Türkiye, bir zamanlar irtibatlı bir ülkeyken, bir zamanlar dünyanın her yerinde saygın bir ülkeyken, kadına şiddetle mücadelede öncülük yapan bir konumdaydı. Avrupa Konseyi içerisinde, İstanbul'da yapılan bir sözleşme ile burada, bu şehirde yapılan bir sözleşme ile tüm Avrupa'daki kadınların haklarını korumak için, tüm Avrupa Konseyi üyesi olan ülkelerdeki kadına şiddete karşı yasal düzenlemenin ve uygulamanın sapasağlam hale getirilmesi için Türkiye öncülük etti. Ama görüyoruz ki bugün ülkeyi yöneten zihniyet bambaşka bir noktaya düşmüş durumda.”

‘BÖYLE BİR ADIMIN VEBALİNİ BU HÜKÜMET TAŞIYAMAZ'

“Bu yasal düzenlemelerin dayanağı olan uluslararası bir sözleşmenin tek bir imzayla iptali, bu sözleşmeden tek bir imzayla çıkmak gerçekten affedilir bir adım değildir. Üstelik ne oldu, bu sözleşmeden çıkıldı da yasalarda herhangi bir değişiklik yapıldı mı bugüne kadar. Hiçbir şey yok. Sadece ve sadece siyasi bir ayak oyunu bu. Daha sonra da ortaya çıktı biliyorsunuz. ‘Bir siyasi partiyi acaba iktidarın yanına çekebilir miyiz' diye oynanmış bir oyundan ibaret. Türkiye'de milyonlarca kadının canını tehlikeye atan, milyonlarca kadının şiddet görmesine vesile olan böyle bir adımın vebalini bu hükümet taşıyamaz. Bir partiyi kendi yanına çekebilmek uğruna, milyonlarca kadının canını tehlikeye atmaya hiç kimsenin hakkı yok. O da olmadı, onu da beceremediler, ellerine yüzlerine bulaştırdılar” ifadelerini kullandı.

ELİNİZE NE GEÇTİ?

Türkiye'nin büyük ve güçlü bir ülke olduğunu söyleyen Ali Babacan, sözlerine şöyle devam etti:

“Türkiye pek çok yönüyle tüm Avrupa'ya örnek olması gereken bir ülke. Avrupa'nın en büyük nüfusu, en genç nüfusu, en büyük toprakları, en büyük tarım alanları bizde. Ama bu büyük ülke, bu güçlü ülke, bu güzel ülke kötü yönetiliyor. İşin başındakiler ne yaptıklarının farkında değil. Kendi daracık zihin dünyasına hapsolmuş bir şekilde milyonlarca kadının her gün canının tehlikeye atıldığı bir ülke haline getirdiler bu ülkeyi.

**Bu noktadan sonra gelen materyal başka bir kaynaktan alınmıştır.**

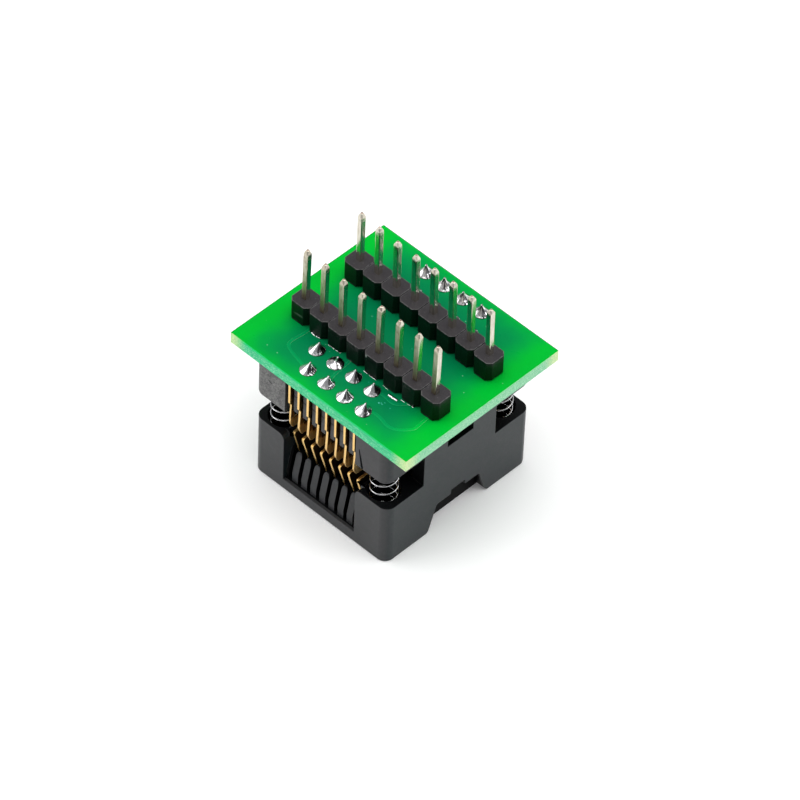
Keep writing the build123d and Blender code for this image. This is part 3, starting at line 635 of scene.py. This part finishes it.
for n in range(16):
    side, k = (-1, n) if n < 8 else (1, n - 8)
    rnd = random.Random(100 + n)
    top = PIN_TOP + PIN_RISE[n]
    lx, ly = PIN_LEAN[n]
    ox, oy = rnd.uniform(-0.03, 0.03), rnd.uniform(-0.03, 0.03)
    flat = rnd.uniform(0.105, 0.15)
    long_tip = rnd.uniform(0.40, 0.52)

    def centre(z):
        t = max(0.0, (z - 19.0) / (top - 19.0))
        return pin_x(k) + lx * t, side * ROW_HALF + ly * t

    rings = []
    for z, half, r in (
        (PIN_BOT, 0.26, 0.08), (PIN_BOT + 0.06, PIN_HALF, PIN_R), (17.5, PIN_HALF, PIN_R), (19.0, PIN_HALF, PIN_R),
        (20.5, PIN_HALF, PIN_R), (22.0, PIN_HALF, PIN_R), (23.5, PIN_HALF, PIN_R), (top - 0.9, PIN_HALF, PIN_R),
        (top - long_tip - 0.08, PIN_HALF, PIN_R), (top - long_tip, PIN_HALF * 0.99, PIN_R),
        (top - long_tip + 0.07, PIN_HALF * 0.94, PIN_R * 1.05),
    ):
        cx, cy = centre(z)
        rings.append(pin_ring(half, r, cx, cy, z))
    for t in (0.35, 0.6, 0.8, 0.93):
        z = top - long_tip * (1.0 - t)
        cx, cy = centre(z)
        half = PIN_HALF + (flat - PIN_HALF) * (t ** 1.15)
        rings.append(pin_ring(half, min(PIN_R * 1.05, half * 0.55), cx + ox * t, cy + oy * t, z))
    cx, cy = centre(top)
    rings.append(pin_ring(flat * 0.93, flat * 0.5, cx + ox, cy + oy, top - 0.012))
    rings.append(pin_ring(flat * 0.72, flat * 0.4, cx + ox, cy + oy, top - 0.002 * (n % 3)))
    bm = bmesh.new()
    skin(bm, rings)
    o = new_piece("header_pin_%02d_look" % (n + 1), bm, M_PIN, "base", ("header_pin_%02d" % (n + 1),))
    wn = o.modifiers.new("even_normals", "WEIGHTED_NORMAL")
    wn.weight = 60


# ------------------------------------------------------------- header strips
def block(bm, outline, z0, z1, width, seed):
    """A prism over an outline, its upright and upper edges rounded."""
    part = bmesh.new()
    low = [part.verts.new((x, y, z0)) for x, y in outline]
    high = [part.verts.new((x, y, z1)) for x, y in outline]
    n = len(outline)
    for i in range(n):
        j = (i + 1) % n
        part.faces.new((low[i], low[j], high[j], high[i]))
    part.faces.new(high)
    part.faces.new(low[::-1])
    edges = [e for e in part.edges if max(v.co.z for v in e.verts) > z0 + 1e-6]
    if width > 0.0:
        bmesh.ops.bevel(part, geom=edges, offset=width, offset_type="OFFSET", segments=3, profile=0.5, affect="EDGES")
    rnd = random.Random(seed)
    lift, tx, ty = rnd.uniform(-0.012, 0.012), rnd.uniform(-0.006, 0.006), rnd.uniform(-0.006, 0.006)
    cx = sum(x for x, y in outline) / n
    cy = sum(y for x, y in outline) / n
    for v in part.verts:
        if v.co.z > z0 + 1e-6:
            v.co.z += min(0.0, lift - 0.012 + tx * (v.co.x - cx) + ty * (v.co.y - cy)) * (v.co.z - z0) / (z1 - z0)
    me = bpy.data.meshes.new("block")
    part.to_mesh(me)
    part.free()
    bm.from_mesh(me)
    bpy.data.meshes.remove(me)


for side, name in ((-1, "header_strip_near"), (1, "header_strip_far")):
    bm = bmesh.new()
    hy, c = 1.25, 0.45
    dx, dy = STRIP_DX[side], STRIP_DY[side]
    yc = side * ROW_HALF + dy
    for k in range(N):
        hx = PITCH / 2 - 0.022
        xc = pin_x(k) + dx
        outline = [
            (xc - hx, yc - hy + c), (xc - hx + c, yc - hy), (xc + hx - c, yc - hy), (xc + hx, yc - hy + c),
            (xc + hx, yc + hy - c), (xc + hx - c, yc + hy), (xc - hx + c, yc + hy), (xc - hx, yc + hy - c),
        ]
        block(bm, outline, 17.7, STRIP_TOP, 0.055, 40 + k + 10 * side)
        fx = 0.77
        block(bm, [(xc - fx, yc - hy + 0.03), (xc + fx, yc - hy + 0.03), (xc + fx, yc + hy - 0.03), (xc - fx, yc + hy - 0.03)], 17.5, 17.75, 0.0, 3)
    x0, x1 = pin_x(0) + dx - 0.9, pin_x(N - 1) + dx + 0.9
    block(bm, [(x0, yc - 0.79), (x1, yc - 0.79), (x1, yc + 0.79), (x0, yc + 0.79)], 17.72, STRIP_TOP - 0.06, 0.0, 4)
    o = new_piece(name + "_look", bm, M_STRIP, "base", (name,))
    wn = o.modifiers.new("even_normals", "WEIGHTED_NORMAL")
    wn.weight = 90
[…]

Ben buradan sayın Erdoğan'a soruyorum: İstanbul Sözleşmesi'nden tek imzayla çıktığınızda elinize ne geçti? Türkiye'de ne düzeldi? Türkiye'de hangi sorunu çözdünüz? O günden bugüne ne faydanız oldu Türkiye'ye o tek imza ile sözleşmeden çıkarken. Cevap veremezler. Çünkü verilecek cevapları yok.

Akılları fikirleri siyasi oyunlarda. Kimse bu ülkenin kadınlarını kendi siyasi oyunlarına alet etmesin. Bizim DEVA Partisi olarak bu konulardaki tutumumuz çok net, çok açığız. Zihnimi çok açık. Biz diyoruz ki; mesele kadına şiddetse bunun gerekçesi, hafifletici bir sebebi olamaz. Mesele kadına şiddetse kadının yaşam tarzı şiddet için bir gerekçe asla olamaz.”